A permissão para que as empresas utilizem tais créditos para a compra de matéria-prima e outros bens está prevista na Lei Kandir (Lei Complementar nº 87/96) e na legislação de São Paulo de nº 6.374, também do ano de 1996.
“É salutar para a balança comercial. Precisamos disso porque a nossa carga tributária é tão elevada que impede as empresas de serem competitivas no exterior”, diz o advogado José Francisco Galindo Medina, que representou a empresa no caso. “Impor obstáculos ao acesso desses créditos faz com que as empresas precisem todos os meses se descapitalizar para fazer frente à carga tributária”, acrescenta. O impacto, no caso da Vitapelli, segundo o advogado, é de cerca de R$ 1,5 milhão por mês.
Apesar de a decisão do TJ-SP tratar especificamente de uma empresa em processo de recuperação judicial e específica do setor de agronegócio, os advogados Luís Alexandre Barbosa e Denis Araki, do escritório LBMF, chamam a atenção que tem importância também aos contribuintes que não estão nessa situação.
“Os desembargadores estão dizendo que o contribuinte não pode ser surpreendido por uma nova regra.

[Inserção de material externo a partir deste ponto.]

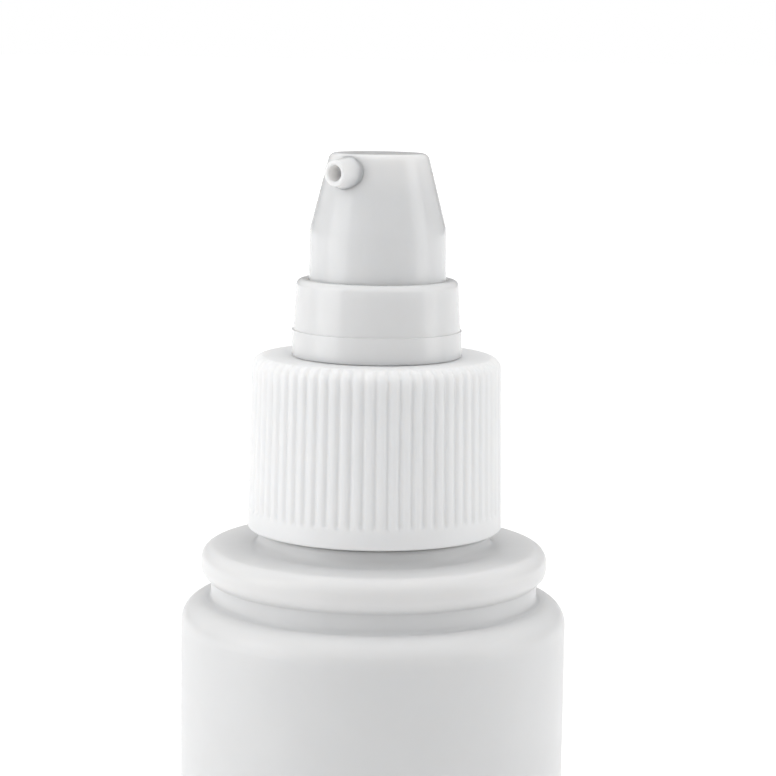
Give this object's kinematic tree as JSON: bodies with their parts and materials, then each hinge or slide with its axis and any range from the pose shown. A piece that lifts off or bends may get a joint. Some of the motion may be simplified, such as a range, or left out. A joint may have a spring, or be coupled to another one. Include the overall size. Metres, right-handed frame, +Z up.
{
  "type": "pump dispenser bottle",
  "caption": "Cylindrical plastic bottle with a wide bead under a threaded neck, a ribbed screw closure, a glossy guide collar and a tapered finger pump with a round side nozzle.",
  "frame": {"origin": "centre of the standing ring's plane, on the bottle's axis", "axes": "+Z up along the bottle's axis; the nozzle points along -Y"},
  "size_m": [0.0422, 0.0422, 0.137],
  "materials": {
    "bottle_plastic": "semi-gloss white polyethylene",
    "closure_plastic": "satin white polypropylene",
    "gloss_plastic": "glossy white polypropylene",
    "natural_plastic": "natural, milky polypropylene",
    "tube_plastic": "natural, translucent polyethylene",
    "gasket_foam": "white foamed liner",
    "spring_steel": "drawn stainless wire",
    "ball_steel": "polished stainless steel"
  },
  "bodies": {
    "bottle": {"bottle": "bottle_plastic"},
    "pump": {"pump_housing": "natural_plastic", "neck_gasket": "gasket_foam", "collar": "gloss_plastic", "stem_retainer": "natural_plastic", "ball_cage": "natural_plastic", "dip_tube": "tube_plastic", "return_spring": "spring_steel"},
    "closure": {"closure": "closure_plastic"},
    "plunger": {"stem": "natural_plastic", "valve_rod": "natural_plastic"},
    "head": {"actuator": "gloss_plastic", "nozzle": "gloss_plastic"},
    "piston": {"piston": "natural_plastic"},
    "ball": {"inlet_ball": "ball_steel"}
  },
  "joints": [
    {"name": "pump_lift", "type": "slide", "parent": "bottle", "child": "pump", "axis": [0, 0, 1], "range_m": [0, 0.00476]},
    {"name": "closure_turn", "type": "hinge", "parent": "pump", "child": "closure", "pos_m": [0, 0, 0.11505], "axis": [0, 0, 1], "range_deg": [0, 540]},
    {"name": "press", "type": "slide", "parent": "pump", "child": "plunger", "axis": [0, 0, -1], "range_m": [0, 0.005], "stiffness_N_per_m": 700, "springref_m": -0.006, "deforming": ["return_spring"]},
    {"name": "head_turn", "type": "hinge", "parent": "plunger", "child": "head", "pos_m": [0, 0, 0.13505], "axis": [0, 0, 1], "continuous": true},
    {"name": "piston_slip", "type": "slide", "parent": "plunger", "child": "piston", "axis": [0, 0, 1], "range_m": [0, 0.0008]},
    {"name": "ball_lift", "type": "slide", "parent": "pump", "child": "ball", "axis": [0, 0, 1], "range_m": [0, 0.0013]}
  ],
  "couplings": [
    {"joint": "pump_lift", "follows": "closure_turn", "m_per_rad": 0.00050532}
  ]
}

Permitir a aplicação de um decreto que restringe direitos a um período anterior a sua publicação violaria qualquer segurança jurídica”, diz Barbosa.
A Procuradoria de Assuntos Tributários do Estado de São Paulo tratou a disputa contra a Vitapelli, no entanto, como “pontual, baseada em fatos bastante circunscritos”, e afirmou, por meio de nota, que “não há repercussão fora do próprio caso”.
“As normas sobre utilização de crédito acumulado foram alteradas em 2016 e a decisão, no final das contas, envolve questões intertemporais, para determinar a regra aplicável a créditos acumulados antigos do contribuinte”, acrescentou no texto.
Considerou ainda que não há uma litigiosidade exagerada sobre essa questão. “É normal para caso antigo de devedor contumaz e em recuperação judicial”, finalizou.